Robust optimal scheduling for integrated energy systems based on multi-objective confidence gap decision theory

Abstract

The multiple uncertainties in renewable energy generation and load pose challenges for the operation of integrated energy systems (IES) with robustness. To achieve robust scheduling of IES, this paper proposes a multi-objective bi-level confidence gap decision theory robust model (MOCGDT). First, a neural network-based surrogate model is used to obtain the inverse cumulative distribution function of a Gaussian mixture model for uncertain parameters, constructing a confidence interval uncertainty set. Then, the upper-level optimization objective is to maximize the fluctuations of wind, solar, and load, while the lower-level objective is to minimize the total operating cost, resulting in an IES MOCGDT robust model.
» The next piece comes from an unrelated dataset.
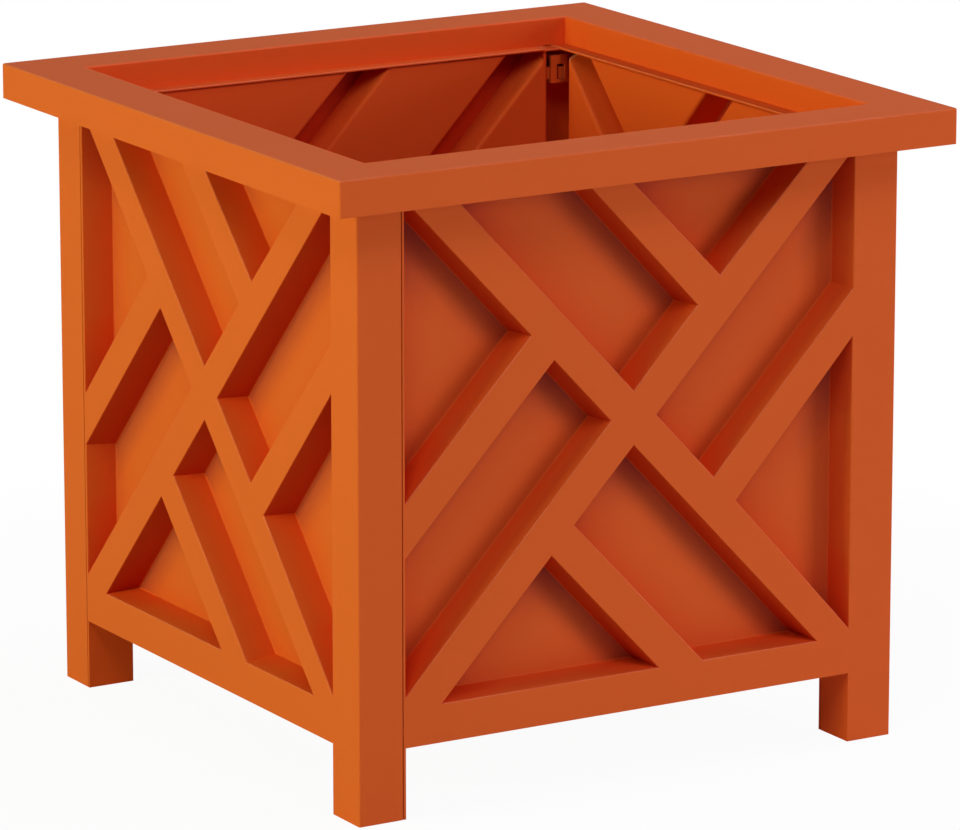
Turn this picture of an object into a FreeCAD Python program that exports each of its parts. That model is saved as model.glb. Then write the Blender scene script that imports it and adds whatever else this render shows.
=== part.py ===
import FreeCAD, Part
import math
import os

# Square planter box of moulded plastic: four lattice sides that latch together at the corner posts,
# a flat square rim that clicks on over them, and a drop-in floor.
# Millimetres. +Z is up and the origin is on the ground at the middle of the footprint.
# The front side faces -Y. "Left" and "right" on a side are those of someone who looks at it from outside.

os.makedirs("parts", exist_ok=True)

# Driving sizes of the whole planter
rim_side = 406.4
rim_overhang = 24.15
planter_height = 375.8
wall = 2.5
overrun = 6.0

# Corner posts and legs
post_width = 29.7
panel_ground_gap = 41.6
post_corner_radius = 1.0
foot_plate = 2.5

# Left-hand end of a side, where its return wall closes the leg of the next side
left_margin_extra = 0.5
return_wall = 1.4
seam_gap = 0.7

# Lattice relief: the bars stay flush with the posts and the pockets between them are sunk.
# The field runs from margin to post and from bottom rail to flange. Heights in it are shares of its own.
bar_width = 21.8
diagonal_slope_share = 1.0737
crown_slope_share = 0.962
gusset_slope_share = 1.043
crossing_height_share = 0.5087
crossing_shift = 0.9
upper_bar_lift_share = 0.4132
left_bar_lift_share = 0.3805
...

Finally, an effective bi-level solution algorithm is developed for the model's characteristics. The case study results demonstrate that the proposed method improves economic costs by 20.69% and 3.87% compared to robust optimization and stochastic optimization, respectively, and reduces computation time by approximately 601 s compared to stochastic optimization. This suggests that the proposed MOCGDT model not only reduces the conservatism of conventional robust decision-making but also overcomes the coarseness of uncertain sets in the information gap decision theory model, achieving more reasonable robust scheduling with uncertainty. The effectiveness and superiority of the proposed method are thus verified.